Devorah Lev-Tov

Writing ⋅ Editing ⋅ Consulting

Devorah Lev-Tov is a writer and editor with 12 years' experience. She writes about food, travel, luxury, and lifestyle for multiple publications including The New York Times, Saveur, Travel + Leisure, and National Geographic. An ex-pat from the publishing world, she is also an illustrated nonfiction book editor, with expertise in developmental editing and cookbook/recipe editing. In addition, she has several years' experience in event marketing and nonprofit copywriting. She's eaten her way through Central and South America, Europe, Southeast Asia, the Middle East, Oceania, and much of the United States.

Turkey: Ephesus

After three wonderful days in Istanbul we hopped on a short flight to Izmir, 564 kilometers south of Istanbul.
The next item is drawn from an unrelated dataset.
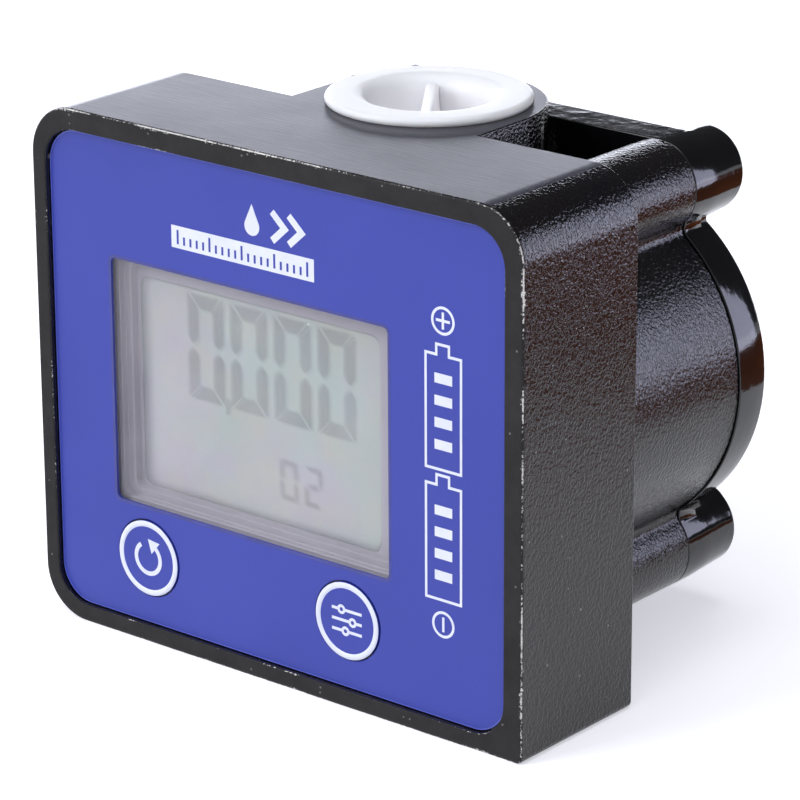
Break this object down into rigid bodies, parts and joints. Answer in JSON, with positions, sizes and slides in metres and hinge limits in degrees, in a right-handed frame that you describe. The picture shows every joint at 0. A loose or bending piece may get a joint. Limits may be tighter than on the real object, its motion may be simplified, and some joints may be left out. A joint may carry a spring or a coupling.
{
  "type": "digital oval gear flow meter",
  "caption": "Inline digital flow meter with twin oval gears, a bolted rear cover, a battery display with two keys, and female ports at top and bottom.",
  "frame": {"origin": "centre of the inlet port's mouth, on the underside", "axes": "+Z along the port axis, from the inlet to the outlet; the display faces -Y; +X to the right of someone who reads the display"},
  "size_m": [0.082, 0.0606, 0.0732],
  "materials": {
    "black_powder_coat": "textured",
    "black_gloss": "gloss",
    "zinc_steel": "satin",
    "black_rubber": "matte",
    "gear_plastic": "matte",
    "magnet": "polished",
    "blue_label": "satin",
    "clear_pane": "clear",
    "grey_plastic": "satin",
    "display_glass": "gloss",
    "contact_rubber": "matte",
    "board_green": "gloss",
    "chip_black": "matte",
    "ceramic_tan": "satin",
    "reed_glass": "clear",
    "plunger_white": "matte",
    "cell_sleeve": "gloss",
    "brass": "satin",
    "cap_black": "satin",
    "cap_white": "satin"
  },
  "bodies": {
    "meter": {"meter_body": "black_powder_coat", "rear_cover": "black_gloss", "cover_screws": "zinc_steel", "chamber_seal": "black_rubber", "gear_shafts": "zinc_steel", "face_label": "blue_label", "window_pane": "clear_pane", "display_panel": "grey_plastic", "panel_gasket": "black_rubber", "panel_screws": "zinc_steel", "lcd_cell": "display_glass", "contact_strips": "contact_rubber", "circuit_board": "board_green", "board_screws": "zinc_steel", "controller_chip": "chip_black", "quartz_crystal": "zinc_steel", "board_capacitors": "ceramic_tan", "reed_switches": "reed_glass", "key_switches": "chip_black", "battery_contact": "brass", "contact_insulator": "plunger_white"},
    "left_gear": {"left_oval_gear": "gear_plastic", "gear_magnets": "magnet"},
    "right_gear": {"right_oval_gear": "gear_plastic"},
    "reset_key": {"reset_key": "blue_label", "reset_plunger": "plunger_white"},
    "cal_key": {"cal_key": "blue_label", "cal_plunger": "plunger_white"},
    "cells": {"upper_cell": "cell_sleeve", "lower_cell": "cell_sleeve"},
    "battery_cap": {"battery_cap": "cap_black", "battery_cap_seal": "black_rubber", "battery_spring": "zinc_steel"},
    "port_cap": {"port_cap": "cap_white"}
  },
  "joints": [
    {"name": "left_gear_spin", "type": "hinge", "parent": "meter", "child": "left_gear", "pos_m": [-0.0144, 0, 0.0361], "axis": [0, 1, 0], "continuous": true},
    {"name": "right_gear_spin", "type": "hinge", "parent": "meter", "child": "right_gear", "pos_m": [0.0144, 0, 0.0361], "axis": [0, 1, 0], "continuous": true},
    {"name": "reset_press", "type": "slide", "parent": "meter", "child": "reset_key", "axis": [0, 1, 0], "range_m": [0, 0.0004], "stiffness_N_per_m": 2000},
    {"name": "cal_press", "type": "slide", "parent": "meter", "child": "cal_key", "axis": [0, 1, 0], "range_m": [0, 0.0004], "stiffness_N_per_m": 2000},
    {"name": "battery_cap_out", "type": "slide", "parent": "meter", "child": "battery_cap", "axis": [0, 0, -1], "range_m": [0, 0.012]},
    {"name": "cells_out", "type": "slide", "parent": "meter", "child": "cells", "axis": [0, 0, -1], "range_m": [0, 0.012]},
    {"name": "port_cap_off", "type": "slide", "parent": "meter", "child": "port_cap", "axis": [0, 0, 1], "range_m": [0, 0.014]}
  ],
  "couplings": [
    {"joint": "right_gear_spin", "follows": "left_gear_spin", "ratio": -1},
    {"joint": "cells_out", "follows": "battery_cap_out", "ratio": 1}
  ]
}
We took an early morning flight so we could have still spend a full day at Ephesus. We rented a car and after getting lost trying to find the airport exit and subsequently trying to get on a toll road without the proper card, we made our way to Ephesus, about an hour fro Izmir. Ephesus was a major capital city and part of the Ionian League in the classical Greek era and was also a major city in Roman times. It has ruins dating back thousands of years. It used to be home to the Temple of Artemis, one of the Seven Ancient Wonders of the World, but it was destroyed in the year 401 CE. Okay, enough history. We were thrilled to be there in the fall when there are supposedly less crowds and the heat is a little more merciful. It was still quite hot, and there was still a lot of tour groups there, but it was manageable. We did get frustrated with the many tour groups--there seemed to be very few lone explorers like ourselves--but something I read in our guidebook helped me not get too bothered: although the crowds can be annoying, it only makes the experience more lifelike because in ancient times it was home to over 250,000 inhabitants. We opted not to get the audio guide after our disappointing experience at Topkapi Palace and simply used our guidebook and read a lot of signs. The massively imposing and beautiful façade of the Library of Celsus at the end of a long road did not disappoint, and there are also several interesting remains of temples. The large odeon theater was impressive as well. A highlight was the Terrace Houses, which many people opt out of because they cost extra money. Because of this we were rewarded with some peace and quiet (there were only about four other people there), and it's covered by a roof so we were able to cool off. Not to mention, the remains there are fascinating. You can see actual homes, resplendent with marble walls and intricate mosaics.

The worst part about Ephesus is the tacky market right outside it. This is tourism at its worst and it pained me to see people shelling out money for ugly scarves probably made in China and fake watches. Ephesus is a popular stop on the cruise circuit and I guess that's what happens? It reaffirmed my desire to never go on a cruise.